There was an associate from a small firm of half a dozen who offered to send overflow work / one-off cases to me if I was interested. I thanked them and said absolutely (and although I appreciated the sentiment, it is a horrible idea to actually follow through on because the only cases you will get from a small firm are the ones they trying to get rid of… no money, crazy client, malpractice magnet, etc.) It was a nice offer, but one that is taken up only by the desperate… and there are a fair number out there who are. It was made a bit more difficult to swallow because this attorney was supposed to be a soft-IP attorney and they asked the table if anyone had ever heard of website XX (basically a site on similar par as The Pirate Bay) as they had some recent case issues related to it. The way they referred to the site pretty much conveyed they had no idea what they were talking about nor what they were in for if trying to accomplish anything against it, which also conveyed that they were a really crappy copyright attorney. I’m always surprised by how technologically inept some people who practice IP actually are.
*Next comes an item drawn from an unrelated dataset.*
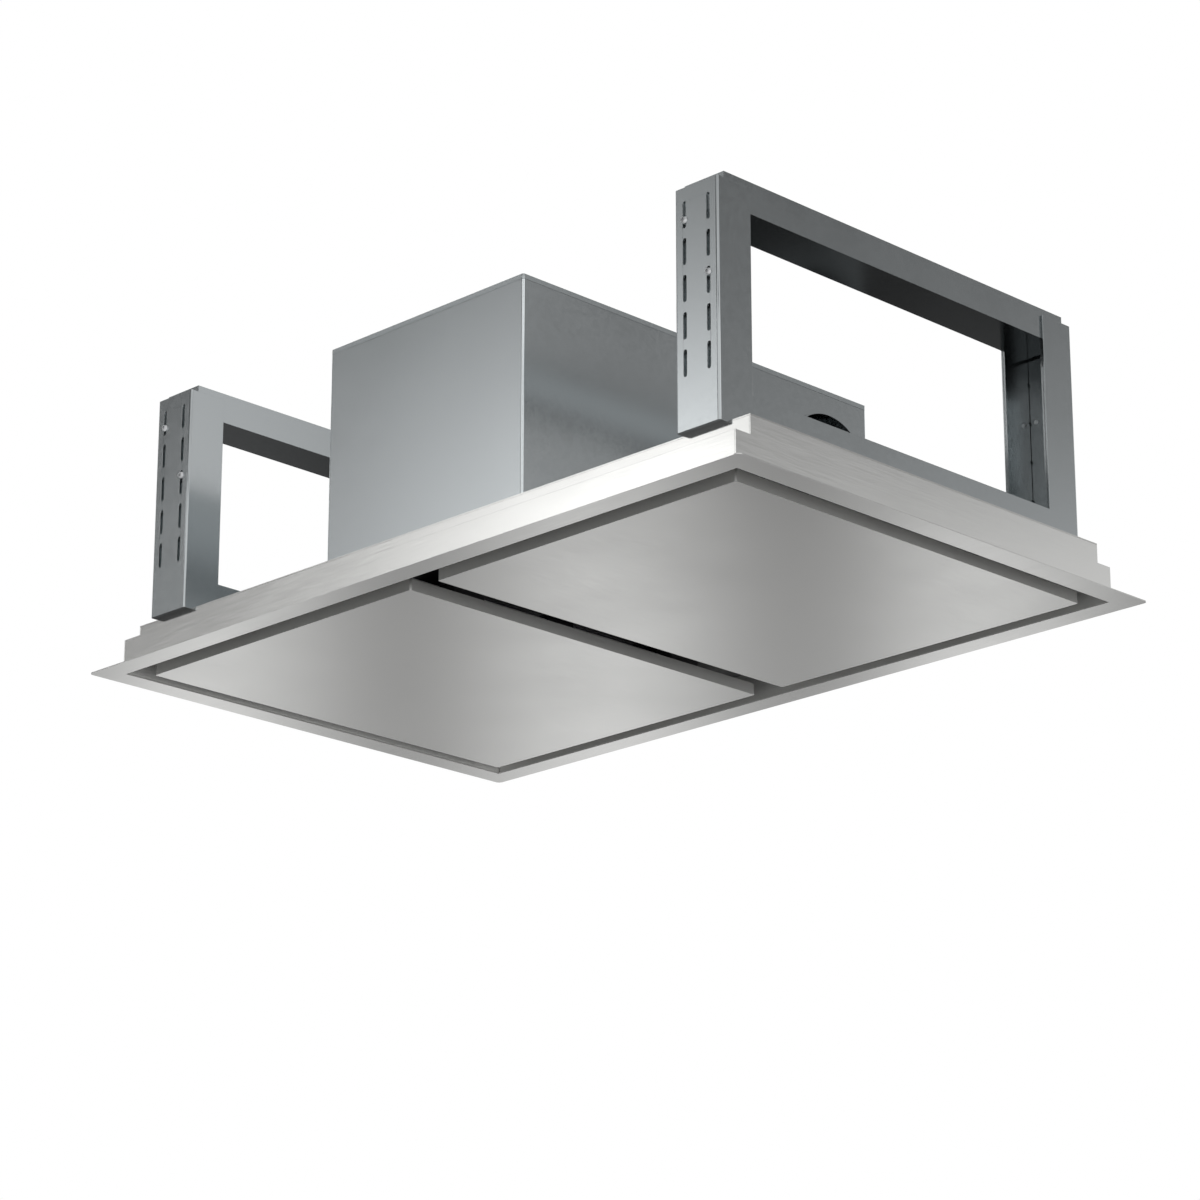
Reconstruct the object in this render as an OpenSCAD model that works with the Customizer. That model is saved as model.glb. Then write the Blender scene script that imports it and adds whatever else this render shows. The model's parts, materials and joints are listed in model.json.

The last at the table with me was someone from a real firm, and we struck up a pretty decent conversation which ended with an actual offer to try to get me an interview at their firm. I truly hope something comes of it, but I no longer count on such things.

Eventually, group 2 started to leave and I decided to mingle in the remaining pockets of attorneys scattered around. I ended up at a table with a law student who had some very enviable offers by law firms. I was talking with them about random things and a bit of the bitterness from the other side of our degree. As we are talking, a guy who looks just like Jamie from Mythbusters (completely bald, mustache with a soul patch, AND a flat hat) saunters up to the table and puts his manpurse down on the table. He’s drinking tea from a teacup and alternately putting it down onto the saucer he is holding.  Something was off. The law student and I were talking, but Mr. Mustache was just standing there silently watching without introducing himself. The law student is shooting me a glance, and I take the cue to introduce myself to the guy. He is a solo (uh oh), and he starts talking about the lecture and how he was showing up only because he needed one more credit to be CLE compliant and this wasn’t his area of law at all. But he’s also slurring. quite. a. bit… Yup, he’s really drunk. Which in and of itself was a feat — the hors d’oeuvres only went on for half an hour, then an hour and a bit long lecture plus all the functionaries talking. It would have taken some serious drinking during that half hour to get to a point where you would still be drunk almost 2 hours later. Granted, he could have hit a few more glasses after the lecture, but damn… it would require some doing.

In a most uncomfortable 3 minutes, Mr. Mustache went from introducing himself in a normal tone, to veritably yelling about how there was still no cure for baldness but they have a cure for erectile dysfunction. He made a point of saying erectile dysfunction at least 3 times quite loudly. The law student had a slightly wild look about his eyes and obviously wanted to bolt. Both of us were now standing a good 2 feet away from the table increasingly trying to back away, as behavioral avoidance started to kick in and we tried to put as much real distance between us as possible. Mr. Mustache seemed to realize the lack of conversation and took this as a cue to say it was late and he was going. (yes… he was going down to the parking garage to drive home.. fucking awesome.) I gave the drunk about 10 minutes to get far enough away from where I might be driving to also decide the night had come to an end. While waiting for the valet to bring my car, the law student  came down. I laughed and said somewhat rhetorically “Why do the drunks always find me at these things…” The law student said he thought the drunk was attracted to us because we didn’t have a protective buffer of a larger group of people to ward him away.

He’s probably right. I need to experiment at the next lecture to test the theory.